On the size accuracy of standard tests in adaptive clinical trials

Host Institution:

La Trobe University

Title of Seminar:

On the size accuracy of standard tests in adaptive clinical trials

Speaker's Name:

Professor Chris J. Lloyd

Speaker's Institution:

Melbourne Business School

Time and Date:

Friday 8 November, 12.00pm (AEDT)

Seminar Abstract:

Adaptive clinical trials involve selection of the most promising treatments at the first stage and re-testing of the selected treatments at a second stage. There will be P-values for testing each treatment at stage one, and additional P-values for testing the selected treatments at stage two. The P-values need to be combined into a single summary P-value that accounts for the selection and the multiple stages.

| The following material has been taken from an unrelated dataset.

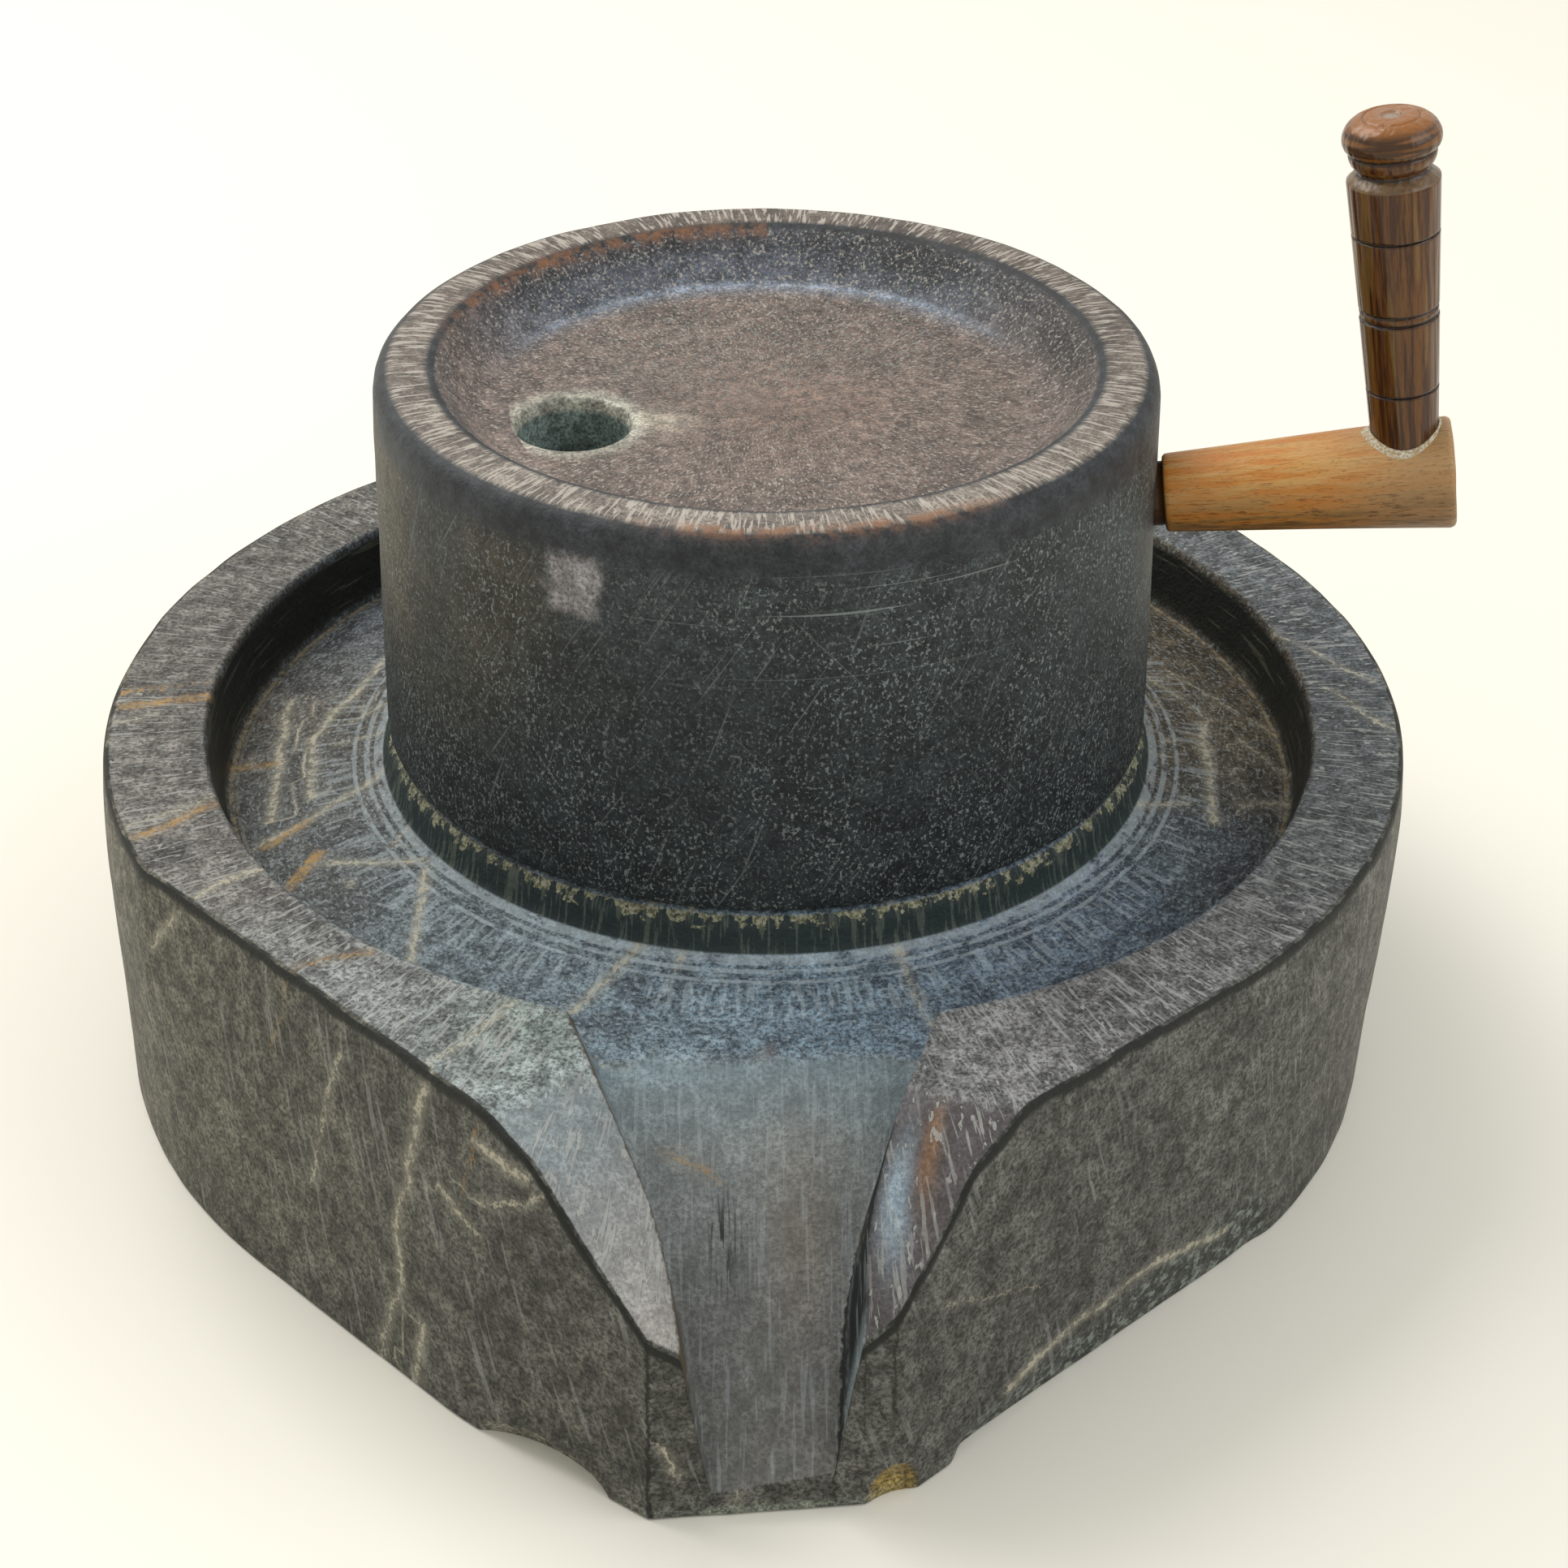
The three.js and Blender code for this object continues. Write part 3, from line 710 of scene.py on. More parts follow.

Combining evidence from several (often two) stages is achieved through a so-called combination function. Accounting for selection is achieved through a so-called multiple comparison function such as the Bonferroni or Simes functions. When control of the family-wise error rate is required, these methods are inserted into the so-called close testing principle of Marcus et al (1976). All these methods give rise to valid and even exact tests provided that the P-values for each treatment are valid or exact.

The problem is that for discrete data most P-values are far from valid or exact. This is an amazing oversight and makes the elaborate theory for combining P-values rather moot. The purpose of this paper is to numerically and theoretically examine the extent to which combining basic tests statistics mitigates or magnifies the size violation of the final test.